There also exists that dwindling cohort of older investors who built up a big portfolio of income shares outside of ISAs and pensions. They’re paying more tax, too.
Always use your tax shelters
For years I urged these people to move as much money as they could into ISAs. They could do this by defusing gains to fund their ISAs, for instance.
The ISA allowance is a use it or lose it affair. You must build up your total capacity over many years.
Yet inexplicably to mesome investors argued – even in the monevator comments – that there was no point. Dividends were not taxed until you hit the higher rate band, they said. So why bother?
That was true in the old system. And maybe there was a harder choice to be made if you had massive cash savings. When interest rates were higher, there was more competition for your annual ISA allowance. (A dilemma that’s coming back again with interest on savings accounts back above 3%.)
But regardless, taxes on dividends were always liable to change. And eventually they did.

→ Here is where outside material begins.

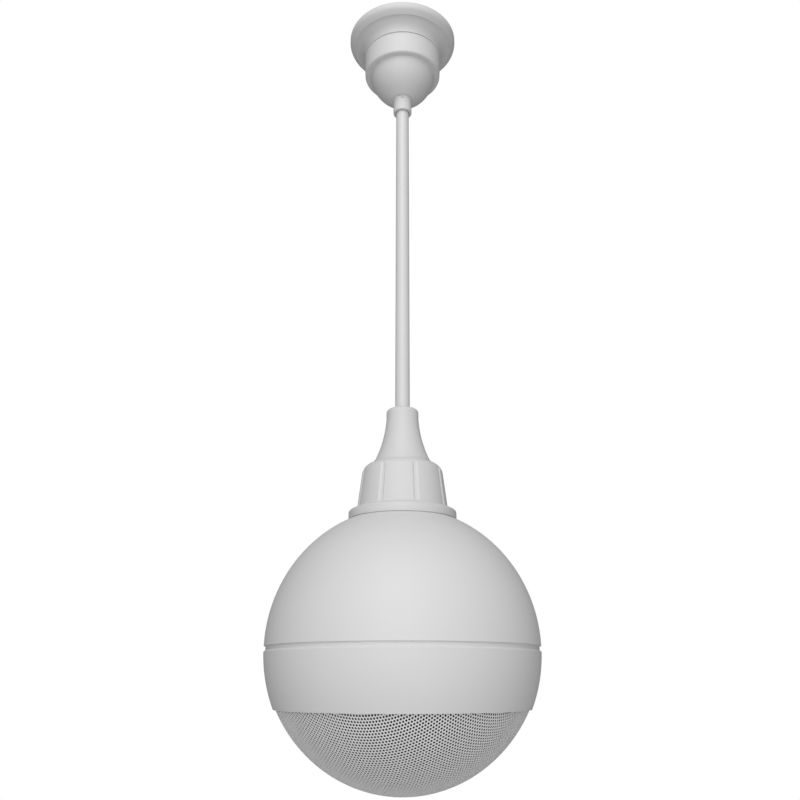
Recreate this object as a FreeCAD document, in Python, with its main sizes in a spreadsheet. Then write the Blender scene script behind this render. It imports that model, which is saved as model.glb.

People who failed to build up ISAs – just to save a few quid – were hit with big tax bills.
I hate to say I told you so. (Truly! I write a blog to help people.)
ISA hosting costs roughly nothing. There’s at most a trivial cost difference with an ISA versus a general account. Often none.
Get any non-sheltered portfolios into an ISA (and/or a SIPP) as soon as possible, if you can. Not just to avoid dividend tax, but also to shelter from capital gains taxes and other future regulatory changes.
Note: I’ve removed talk about the old way UK dividends were taxed in the comments to reduce confusion. We have to let go! But the discussion may still refer to old (or incorrect) dividend tax rates and allowances. Check the dates if unsure.